La pièce ainsi rédigée, de manière à mettre les opinions contraires en regard dans une espèce d’équilibre, chacun, comme on peut penser, à l’issue du conseil, ne se fit pas faute de la commenter à sa manière. Le ministre de l’empereur, le prince de Grimberghe, qui attendait à la porte pour savoir le résultat de la délibération, écrivit le soir même à Belle-Isle, avec qui il était resté en correspondance. — « Je m’aperçus au sortir de chez le roi que les ministres étaient fort affectés et, comme je sollicitais d’eux des réponses qu’ils m’avaient promises pour que je les envoyasse par un courrier de l’empereur, j’en ai arrêté quelques-uns par les discours desquels je reconnus que l’air du bureau était que, tout bien considéré, rien ne pouvait se faire aujourd’hui de plus utile pour les affaires de l’empereur que d’ordonner au maréchal de Broglie de se rapprocher incessamment du Rhin avec son armée et faire la droite du maréchal de Noailles… Je répondis qu’il n’y avait que le maréchal de Broglie dont le louable projet avait toujours été de revenir triomphant à la tête de son armée, ou bien quelqu’un de ses fidèles partisans qui pût penser de la sorte pour achever de le combler de gloire par une si belle fuite[1]. »

Broglie, en recevant ces instructions ambiguës, lut sans peine à travers les lignes et comprit qu’il avait des amis dans le conseil qui ne lui sauraient pas mauvais gré de désobéir. D’ailleurs, en cas que l’obéissance fût impossible, ne le laissait-on pas libre d’y manquer ? Or, pour lui, l’impossibilité était démontrée d’avance et la preuve n’était plus à faire. Son parti fut donc pris tout de suite de commencer son mouvement de retraite en suivant la ligne la plus courte pour rejoindre les bords du Rhin, où il espérait encore trouver le maréchal de Noailles, avant sa rencontre avec les Anglais.
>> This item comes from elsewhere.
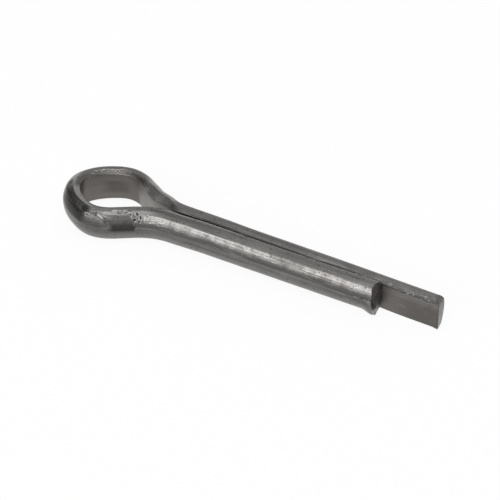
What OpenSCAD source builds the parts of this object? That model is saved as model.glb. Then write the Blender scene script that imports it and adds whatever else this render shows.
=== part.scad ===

Le 19 juin, il se mit en marche, et le 22, parvenu à Donawerth, à deux étapes en arrière d’Ingolstadt, il écrivait à d’Argenson : « Si d’ici à deux ou trois jours, vous ne m’envoyez pas de courrier,

  1. Le prince de Grimberghe à Belle-Isle, 22 juin 1743. (Correspondance de Bavière. Ministère des affaires étrangères.) — (Mémoires du duc de Luynes, t. V, p. 23.)